Spatial analysis is the set of methods GIS uses to find patterns in geographic data. In disaster response, that might mean measuring which neighborhoods are within a flood zone, finding the closest shelter to an evacuation area, or spotting clusters of calls for help. GIS is the tool, and spatial analysis is one of the main ways you use it.

Geocoding

Geocoding turns place names, addresses, or reports into map coordinates that GIS can place accurately. That matters during emergencies because call logs, shelter lists, and missing-person reports often start as text, not map points. Once they are geocoded, responders can see where requests are concentrated and match them to roads, hazards, and available teams.

thermal imaging

Thermal imaging can reveal heat signatures that help locate people in low-visibility conditions, but GIS helps place those detections in context. A heat spot on its own does not tell you how to reach it or whether the area is safe. GIS adds terrain, infrastructure, and access routes so rescuers can move from detection to action.

Is geographic information systems on the Natural and Human Disasters exam?

A map question, case study, or short response often asks you to explain how GIS would improve a response plan. You might identify what information should be layered, such as flood zones, road access, shelters, or population density, and then explain how that combination changes search and rescue decisions.

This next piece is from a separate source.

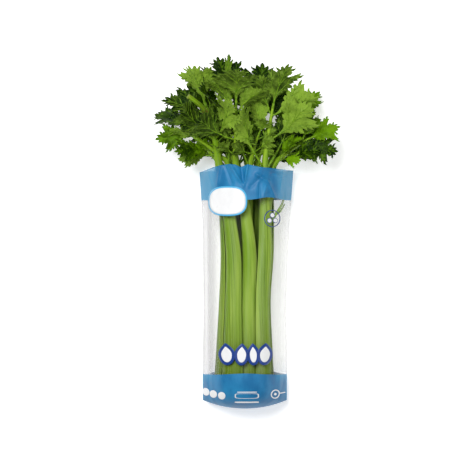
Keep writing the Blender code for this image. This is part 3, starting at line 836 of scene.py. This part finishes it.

If you are given a disaster scenario, look for the spatial problem behind it. Is the challenge locating victims, choosing evacuation routes, or assigning resources to the hardest-hit area? GIS is your evidence-based answer when the task depends on seeing where things are, not just what happened.

You may also need to interpret a map or image and describe what a GIS layer shows. The strongest responses connect the geographic pattern to an emergency action, such as prioritizing the most isolated neighborhood or avoiding an impassable road.

Key things to remember about geographic information systems

  • Geographic information systems, or GIS, are digital tools for mapping and analyzing location-based data in disaster response.

  • In Natural and Human Disasters, GIS matters because it combines hazard information with roads, population data, shelters, and terrain.

  • GIS helps responders plan evacuations, choose routes, and rank rescue priorities when time is limited.

  • The tool becomes stronger when it is fed by satellite images, field reports, and other live or updated data sources.

  • GIS is not just about making maps, it is about turning spatial patterns into decisions.

Frequently asked questions about geographic information systems

What is geographic information systems in Natural and Human Disasters?

Geographic information systems, or GIS, are digital tools that store, map, and analyze location-based data. In this course, they help emergency managers and rescue teams see where a hazard is affecting people and how to respond. GIS is especially useful for evacuation planning, search and rescue, and damage assessment.

How does GIS help in search and rescue operations?

GIS helps responders layer information like terrain, roads, flood zones, population density, and damaged infrastructure. That makes it easier to find the safest routes, focus on the highest-need areas, and avoid sending crews into dangerous places. It also helps teams coordinate when new reports come in during an active disaster.

Is GIS the same as remote sensing?

No. Remote sensing collects data from satellites, drones, or aircraft, while GIS organizes and analyzes that data on maps. They often work together in disaster response, since remote sensing can show damage and GIS can compare that damage with roads, shelters, and population patterns.

What might a teacher ask about GIS on a quiz or case study?

You might be asked to explain how GIS would guide evacuation routes, identify which data layers matter in a disaster, or interpret a map showing the hardest-hit area. A strong answer connects the map to an action, such as prioritizing rescues or directing supplies where access is limited.